▶ _Exercise objective_
Keep to the lines between the one holding "Continue the OpenSCAD" and the one holding "collarLow = neckHeight", inclusive, and write them out exactly.

--- START Information supplied ---

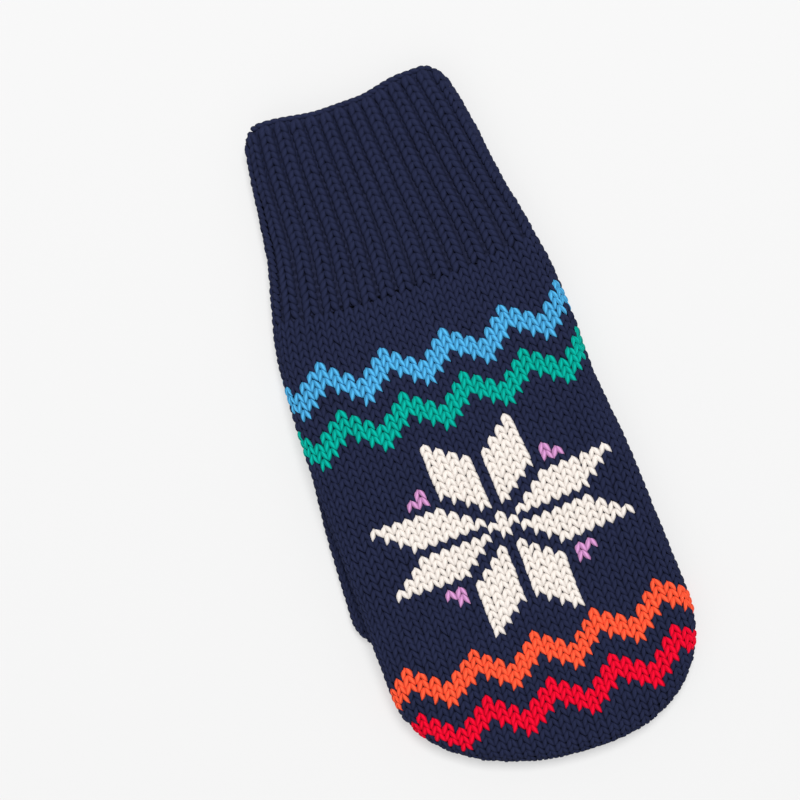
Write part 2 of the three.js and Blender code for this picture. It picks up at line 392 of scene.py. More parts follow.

--- END Information supplied ---
--- START Information supplied ---

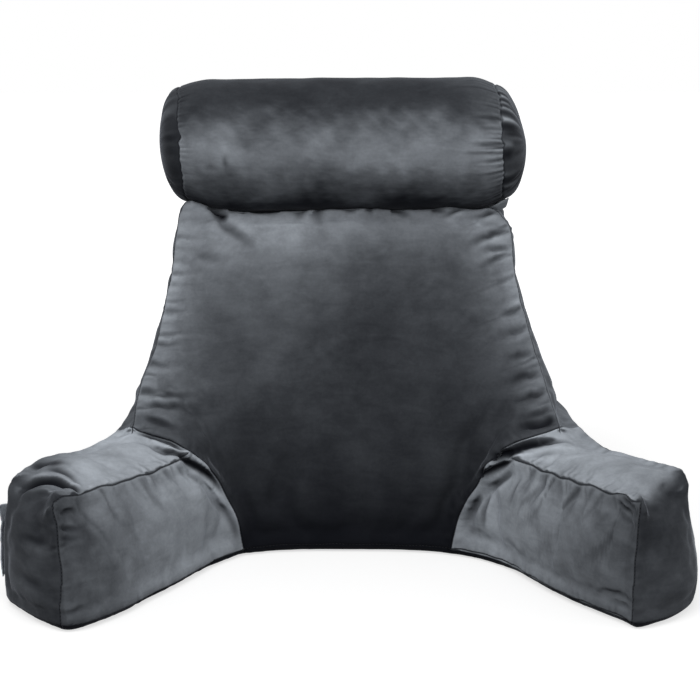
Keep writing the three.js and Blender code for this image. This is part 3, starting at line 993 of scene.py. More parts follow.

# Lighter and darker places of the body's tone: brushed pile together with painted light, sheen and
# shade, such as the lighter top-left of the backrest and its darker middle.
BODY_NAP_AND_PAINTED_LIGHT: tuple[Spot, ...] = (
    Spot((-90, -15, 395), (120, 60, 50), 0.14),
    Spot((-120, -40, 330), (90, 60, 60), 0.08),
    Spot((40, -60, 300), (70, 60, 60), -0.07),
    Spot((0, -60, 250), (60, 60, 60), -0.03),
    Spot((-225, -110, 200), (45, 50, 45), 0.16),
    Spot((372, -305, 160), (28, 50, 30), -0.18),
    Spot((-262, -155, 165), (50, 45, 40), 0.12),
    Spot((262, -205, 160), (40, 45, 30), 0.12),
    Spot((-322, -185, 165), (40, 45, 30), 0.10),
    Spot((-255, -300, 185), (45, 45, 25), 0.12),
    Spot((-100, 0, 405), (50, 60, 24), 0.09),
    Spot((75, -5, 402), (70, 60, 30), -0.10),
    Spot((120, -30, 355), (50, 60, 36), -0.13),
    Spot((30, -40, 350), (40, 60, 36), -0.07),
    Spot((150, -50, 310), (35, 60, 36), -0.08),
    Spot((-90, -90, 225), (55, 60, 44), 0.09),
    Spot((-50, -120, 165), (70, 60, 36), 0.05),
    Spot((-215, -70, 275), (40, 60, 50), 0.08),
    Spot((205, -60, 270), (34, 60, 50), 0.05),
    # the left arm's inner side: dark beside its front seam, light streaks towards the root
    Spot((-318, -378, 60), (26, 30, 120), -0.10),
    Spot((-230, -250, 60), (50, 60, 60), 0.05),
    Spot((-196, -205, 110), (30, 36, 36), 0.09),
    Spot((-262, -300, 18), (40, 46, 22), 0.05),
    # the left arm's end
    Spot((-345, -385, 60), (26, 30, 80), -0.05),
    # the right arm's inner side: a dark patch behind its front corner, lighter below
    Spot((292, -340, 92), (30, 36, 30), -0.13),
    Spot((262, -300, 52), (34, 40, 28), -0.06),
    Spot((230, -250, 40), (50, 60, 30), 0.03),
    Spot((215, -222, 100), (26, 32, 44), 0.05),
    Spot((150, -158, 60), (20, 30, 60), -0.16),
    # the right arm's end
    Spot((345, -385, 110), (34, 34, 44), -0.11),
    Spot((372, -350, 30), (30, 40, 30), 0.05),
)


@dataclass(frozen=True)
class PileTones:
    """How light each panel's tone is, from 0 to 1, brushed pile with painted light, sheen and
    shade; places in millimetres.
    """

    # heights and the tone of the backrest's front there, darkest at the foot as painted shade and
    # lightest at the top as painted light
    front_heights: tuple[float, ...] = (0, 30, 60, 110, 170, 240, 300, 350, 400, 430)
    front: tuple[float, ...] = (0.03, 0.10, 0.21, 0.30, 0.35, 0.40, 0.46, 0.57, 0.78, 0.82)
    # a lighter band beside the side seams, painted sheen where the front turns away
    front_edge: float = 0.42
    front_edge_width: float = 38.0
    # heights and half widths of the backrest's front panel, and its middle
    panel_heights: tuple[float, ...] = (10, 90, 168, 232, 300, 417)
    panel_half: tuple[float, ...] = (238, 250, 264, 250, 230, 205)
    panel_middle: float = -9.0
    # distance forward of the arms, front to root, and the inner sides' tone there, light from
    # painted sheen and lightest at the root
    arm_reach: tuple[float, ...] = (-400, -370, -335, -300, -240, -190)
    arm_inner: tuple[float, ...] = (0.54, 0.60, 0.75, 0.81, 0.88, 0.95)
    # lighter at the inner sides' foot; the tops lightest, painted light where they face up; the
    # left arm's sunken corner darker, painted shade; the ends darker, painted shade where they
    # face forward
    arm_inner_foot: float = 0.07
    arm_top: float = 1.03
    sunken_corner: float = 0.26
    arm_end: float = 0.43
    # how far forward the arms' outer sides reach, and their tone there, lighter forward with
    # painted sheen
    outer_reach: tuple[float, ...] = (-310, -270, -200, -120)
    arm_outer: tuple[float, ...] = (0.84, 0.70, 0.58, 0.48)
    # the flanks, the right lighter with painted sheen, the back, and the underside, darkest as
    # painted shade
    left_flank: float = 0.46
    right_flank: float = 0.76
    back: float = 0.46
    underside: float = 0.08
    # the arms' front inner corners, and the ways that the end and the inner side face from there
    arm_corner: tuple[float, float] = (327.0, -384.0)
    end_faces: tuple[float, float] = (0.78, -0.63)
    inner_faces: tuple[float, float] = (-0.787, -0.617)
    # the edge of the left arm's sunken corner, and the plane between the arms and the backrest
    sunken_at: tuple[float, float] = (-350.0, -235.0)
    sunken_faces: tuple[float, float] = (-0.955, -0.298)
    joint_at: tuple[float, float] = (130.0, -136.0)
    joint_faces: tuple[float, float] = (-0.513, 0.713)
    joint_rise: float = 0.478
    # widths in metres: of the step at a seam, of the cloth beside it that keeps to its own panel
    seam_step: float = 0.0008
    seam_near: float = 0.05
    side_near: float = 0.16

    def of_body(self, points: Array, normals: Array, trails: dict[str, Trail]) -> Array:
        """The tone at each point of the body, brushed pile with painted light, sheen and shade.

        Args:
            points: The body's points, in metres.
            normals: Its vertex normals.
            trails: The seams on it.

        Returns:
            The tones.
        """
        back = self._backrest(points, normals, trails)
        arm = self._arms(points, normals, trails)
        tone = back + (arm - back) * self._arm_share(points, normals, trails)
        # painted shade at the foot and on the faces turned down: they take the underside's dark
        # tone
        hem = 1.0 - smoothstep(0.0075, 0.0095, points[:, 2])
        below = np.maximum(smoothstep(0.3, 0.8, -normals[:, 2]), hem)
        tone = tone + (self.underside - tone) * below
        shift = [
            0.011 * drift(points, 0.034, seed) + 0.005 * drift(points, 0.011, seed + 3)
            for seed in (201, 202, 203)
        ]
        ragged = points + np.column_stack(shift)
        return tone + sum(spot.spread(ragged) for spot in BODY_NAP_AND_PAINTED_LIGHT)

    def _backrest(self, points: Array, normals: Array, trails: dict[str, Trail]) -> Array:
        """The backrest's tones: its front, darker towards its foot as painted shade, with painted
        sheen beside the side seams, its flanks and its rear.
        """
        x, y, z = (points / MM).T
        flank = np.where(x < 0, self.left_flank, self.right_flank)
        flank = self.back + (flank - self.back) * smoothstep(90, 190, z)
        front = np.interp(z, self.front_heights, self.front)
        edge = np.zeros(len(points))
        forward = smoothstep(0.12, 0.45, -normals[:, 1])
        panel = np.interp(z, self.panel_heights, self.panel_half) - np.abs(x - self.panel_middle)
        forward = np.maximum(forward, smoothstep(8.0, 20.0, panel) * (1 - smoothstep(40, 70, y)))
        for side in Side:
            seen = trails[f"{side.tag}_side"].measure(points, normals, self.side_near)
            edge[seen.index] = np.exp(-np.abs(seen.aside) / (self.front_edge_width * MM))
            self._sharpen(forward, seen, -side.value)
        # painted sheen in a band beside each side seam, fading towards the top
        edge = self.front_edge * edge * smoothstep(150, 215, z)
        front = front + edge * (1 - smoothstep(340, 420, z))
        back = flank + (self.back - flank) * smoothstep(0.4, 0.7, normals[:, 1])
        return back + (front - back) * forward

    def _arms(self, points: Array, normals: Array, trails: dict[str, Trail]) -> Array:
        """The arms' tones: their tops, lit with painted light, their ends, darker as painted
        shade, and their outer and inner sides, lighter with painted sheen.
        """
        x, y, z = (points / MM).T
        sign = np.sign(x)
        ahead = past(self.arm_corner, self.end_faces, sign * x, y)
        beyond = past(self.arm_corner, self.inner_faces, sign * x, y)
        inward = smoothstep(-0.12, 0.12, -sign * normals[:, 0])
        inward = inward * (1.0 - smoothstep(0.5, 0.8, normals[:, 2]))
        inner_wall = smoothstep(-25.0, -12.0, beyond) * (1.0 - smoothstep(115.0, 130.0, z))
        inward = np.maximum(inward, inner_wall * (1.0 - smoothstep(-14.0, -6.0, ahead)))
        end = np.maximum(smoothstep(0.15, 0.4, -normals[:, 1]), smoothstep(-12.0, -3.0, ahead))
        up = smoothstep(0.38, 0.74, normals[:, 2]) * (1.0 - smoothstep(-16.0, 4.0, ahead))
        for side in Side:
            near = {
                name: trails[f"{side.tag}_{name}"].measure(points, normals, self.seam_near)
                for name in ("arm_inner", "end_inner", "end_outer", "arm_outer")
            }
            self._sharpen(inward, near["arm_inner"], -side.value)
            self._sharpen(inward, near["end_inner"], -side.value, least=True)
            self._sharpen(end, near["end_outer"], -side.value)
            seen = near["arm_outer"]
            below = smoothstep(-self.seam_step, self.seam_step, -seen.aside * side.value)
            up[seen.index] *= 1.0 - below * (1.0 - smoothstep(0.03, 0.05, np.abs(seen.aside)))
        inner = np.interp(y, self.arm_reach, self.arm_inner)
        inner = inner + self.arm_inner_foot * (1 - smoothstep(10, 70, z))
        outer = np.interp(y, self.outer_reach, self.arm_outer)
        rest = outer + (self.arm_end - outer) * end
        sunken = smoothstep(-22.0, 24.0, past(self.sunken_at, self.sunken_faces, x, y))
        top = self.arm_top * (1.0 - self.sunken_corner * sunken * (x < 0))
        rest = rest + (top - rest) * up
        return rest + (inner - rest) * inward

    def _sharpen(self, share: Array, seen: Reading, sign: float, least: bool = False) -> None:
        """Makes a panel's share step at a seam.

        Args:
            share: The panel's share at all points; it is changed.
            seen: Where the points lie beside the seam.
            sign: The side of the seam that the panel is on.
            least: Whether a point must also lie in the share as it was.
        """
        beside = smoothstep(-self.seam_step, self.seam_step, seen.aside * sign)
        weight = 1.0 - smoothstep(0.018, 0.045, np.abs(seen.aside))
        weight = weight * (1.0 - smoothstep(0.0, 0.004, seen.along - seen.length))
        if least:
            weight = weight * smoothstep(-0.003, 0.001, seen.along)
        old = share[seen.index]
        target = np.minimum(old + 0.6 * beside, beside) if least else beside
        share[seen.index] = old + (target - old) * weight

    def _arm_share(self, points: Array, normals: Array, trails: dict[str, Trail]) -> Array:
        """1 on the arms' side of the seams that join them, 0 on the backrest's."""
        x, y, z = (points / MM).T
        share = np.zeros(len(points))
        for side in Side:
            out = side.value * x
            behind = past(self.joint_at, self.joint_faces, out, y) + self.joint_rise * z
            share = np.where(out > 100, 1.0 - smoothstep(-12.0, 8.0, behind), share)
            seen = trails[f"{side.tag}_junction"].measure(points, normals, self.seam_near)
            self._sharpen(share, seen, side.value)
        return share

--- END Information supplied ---
--- START Information supplied ---

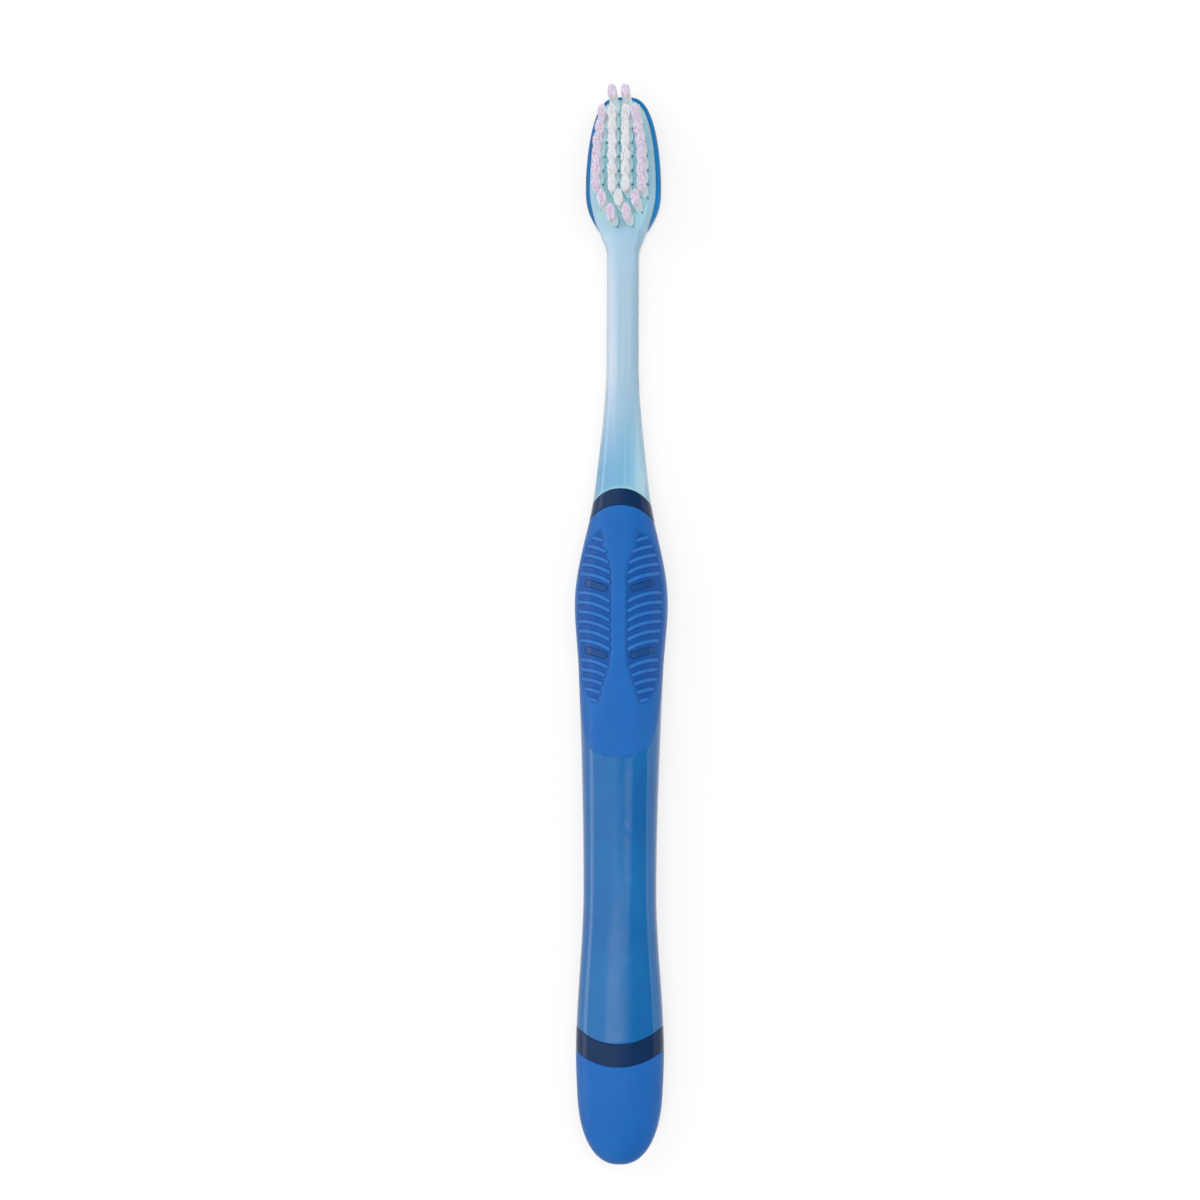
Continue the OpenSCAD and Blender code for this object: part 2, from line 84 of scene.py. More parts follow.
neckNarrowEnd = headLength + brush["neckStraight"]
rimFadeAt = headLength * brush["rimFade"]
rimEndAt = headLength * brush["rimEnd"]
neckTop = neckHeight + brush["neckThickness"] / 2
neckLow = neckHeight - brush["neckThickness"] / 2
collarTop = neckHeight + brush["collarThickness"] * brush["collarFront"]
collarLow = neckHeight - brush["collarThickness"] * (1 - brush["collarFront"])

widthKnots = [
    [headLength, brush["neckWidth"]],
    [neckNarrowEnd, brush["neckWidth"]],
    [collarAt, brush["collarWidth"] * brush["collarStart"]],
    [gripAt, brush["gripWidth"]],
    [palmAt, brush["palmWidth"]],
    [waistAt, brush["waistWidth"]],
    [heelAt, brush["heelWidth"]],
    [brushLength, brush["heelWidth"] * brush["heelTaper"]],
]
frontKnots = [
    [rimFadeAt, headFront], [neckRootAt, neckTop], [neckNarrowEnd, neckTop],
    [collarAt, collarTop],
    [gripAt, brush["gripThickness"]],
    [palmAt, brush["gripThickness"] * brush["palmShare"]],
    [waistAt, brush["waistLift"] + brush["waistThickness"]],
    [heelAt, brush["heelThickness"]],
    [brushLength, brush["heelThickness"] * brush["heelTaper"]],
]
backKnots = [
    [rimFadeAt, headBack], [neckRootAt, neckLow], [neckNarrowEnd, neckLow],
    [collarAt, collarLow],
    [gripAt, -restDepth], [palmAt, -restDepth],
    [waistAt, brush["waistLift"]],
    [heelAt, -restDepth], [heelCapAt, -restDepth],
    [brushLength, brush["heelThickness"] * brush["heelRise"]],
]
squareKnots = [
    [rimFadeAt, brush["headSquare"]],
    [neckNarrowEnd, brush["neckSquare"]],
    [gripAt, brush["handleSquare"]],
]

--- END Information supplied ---

▶ _Solution to this problem_
Continue the OpenSCAD and Blender code for this object: part 2, from line 84 of scene.py. More parts follow.
neckNarrowEnd = headLength + brush["neckStraight"]
rimFadeAt = headLength * brush["rimFade"]
rimEndAt = headLength * brush["rimEnd"]
neckTop = neckHeight + brush["neckThickness"] / 2
neckLow = neckHeight - brush["neckThickness"] / 2
collarTop = neckHeight + brush["collarThickness"] * brush["collarFront"]
collarLow = neckHeight - brush["collarThickness"] * (1 - brush["collarFront"])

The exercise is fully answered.